• **Given exercise**:
Your task is to print every entry below exactly as given.

• **The input**:
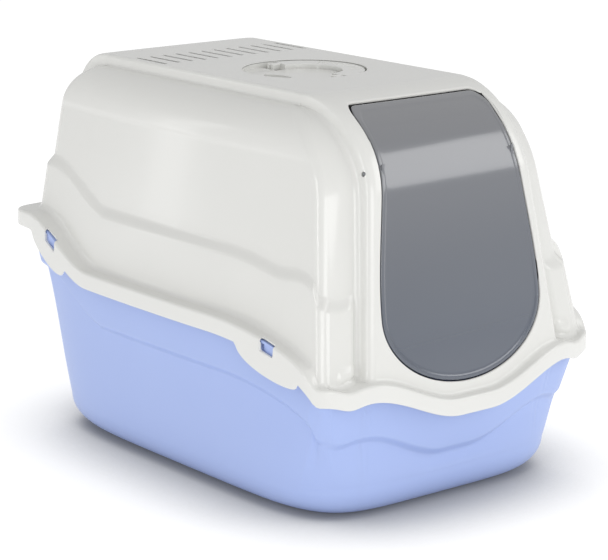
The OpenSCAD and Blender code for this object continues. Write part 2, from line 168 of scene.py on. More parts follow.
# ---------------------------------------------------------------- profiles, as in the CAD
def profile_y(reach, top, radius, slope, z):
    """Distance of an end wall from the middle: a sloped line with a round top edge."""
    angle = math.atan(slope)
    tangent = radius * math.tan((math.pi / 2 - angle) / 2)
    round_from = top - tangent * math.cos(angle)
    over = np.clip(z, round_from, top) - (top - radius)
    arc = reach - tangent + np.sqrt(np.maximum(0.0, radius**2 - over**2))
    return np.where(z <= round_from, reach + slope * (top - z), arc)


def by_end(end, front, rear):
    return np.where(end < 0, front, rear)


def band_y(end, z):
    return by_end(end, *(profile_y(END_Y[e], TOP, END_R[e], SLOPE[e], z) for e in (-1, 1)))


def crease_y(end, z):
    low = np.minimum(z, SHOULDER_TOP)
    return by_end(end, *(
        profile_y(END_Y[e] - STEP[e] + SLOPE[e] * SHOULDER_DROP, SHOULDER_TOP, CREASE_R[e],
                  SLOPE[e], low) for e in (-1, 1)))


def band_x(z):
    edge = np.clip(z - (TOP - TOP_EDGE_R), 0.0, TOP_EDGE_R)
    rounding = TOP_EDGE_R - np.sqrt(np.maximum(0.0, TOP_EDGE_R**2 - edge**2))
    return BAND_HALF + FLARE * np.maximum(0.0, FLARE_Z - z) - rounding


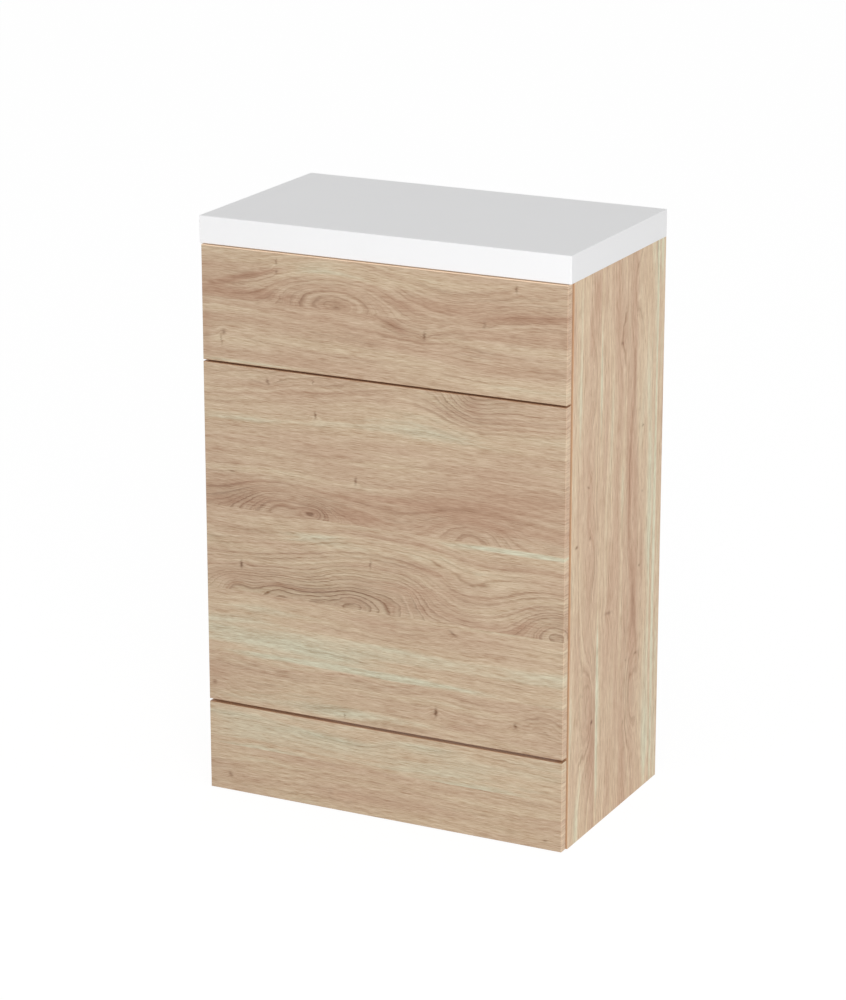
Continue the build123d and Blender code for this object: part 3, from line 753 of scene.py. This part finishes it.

• **Problem solution**:
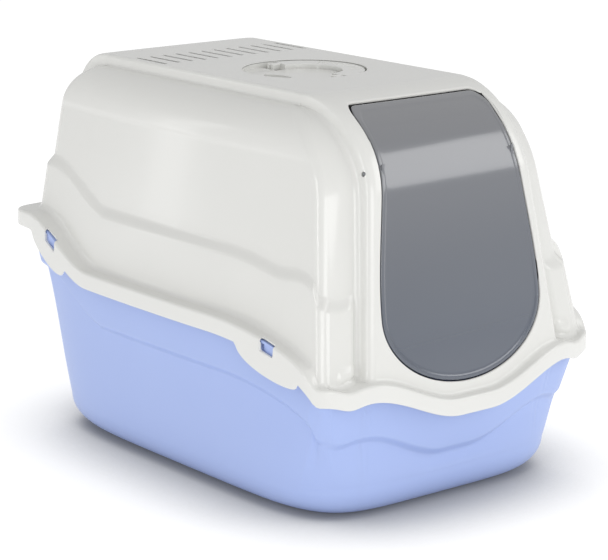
The OpenSCAD and Blender code for this object continues. Write part 2, from line 168 of scene.py on. More parts follow.
# ---------------------------------------------------------------- profiles, as in the CAD
def profile_y(reach, top, radius, slope, z):
    """Distance of an end wall from the middle: a sloped line with a round top edge."""
    angle = math.atan(slope)
    tangent = radius * math.tan((math.pi / 2 - angle) / 2)
    round_from = top - tangent * math.cos(angle)
    over = np.clip(z, round_from, top) - (top - radius)
    arc = reach - tangent + np.sqrt(np.maximum(0.0, radius**2 - over**2))
    return np.where(z <= round_from, reach + slope * (top - z), arc)


def by_end(end, front, rear):
    return np.where(end < 0, front, rear)


def band_y(end, z):
    return by_end(end, *(profile_y(END_Y[e], TOP, END_R[e], SLOPE[e], z) for e in (-1, 1)))


def crease_y(end, z):
    low = np.minimum(z, SHOULDER_TOP)
    return by_end(end, *(
        profile_y(END_Y[e] - STEP[e] + SLOPE[e] * SHOULDER_DROP, SHOULDER_TOP, CREASE_R[e],
                  SLOPE[e], low) for e in (-1, 1)))


def band_x(z):
    edge = np.clip(z - (TOP - TOP_EDGE_R), 0.0, TOP_EDGE_R)
    rounding = TOP_EDGE_R - np.sqrt(np.maximum(0.0, TOP_EDGE_R**2 - edge**2))
    return BAND_HALF + FLARE * np.maximum(0.0, FLARE_Z - z) - rounding


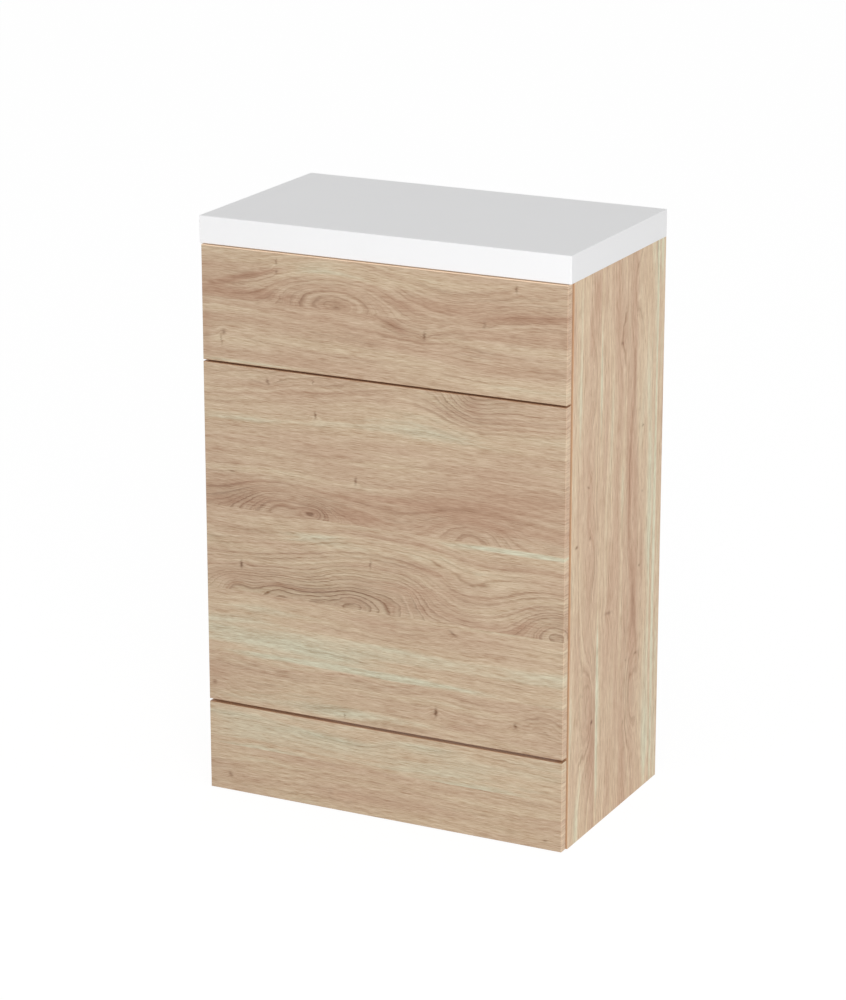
Continue the build123d and Blender code for this object: part 3, from line 753 of scene.py. This part finishes it.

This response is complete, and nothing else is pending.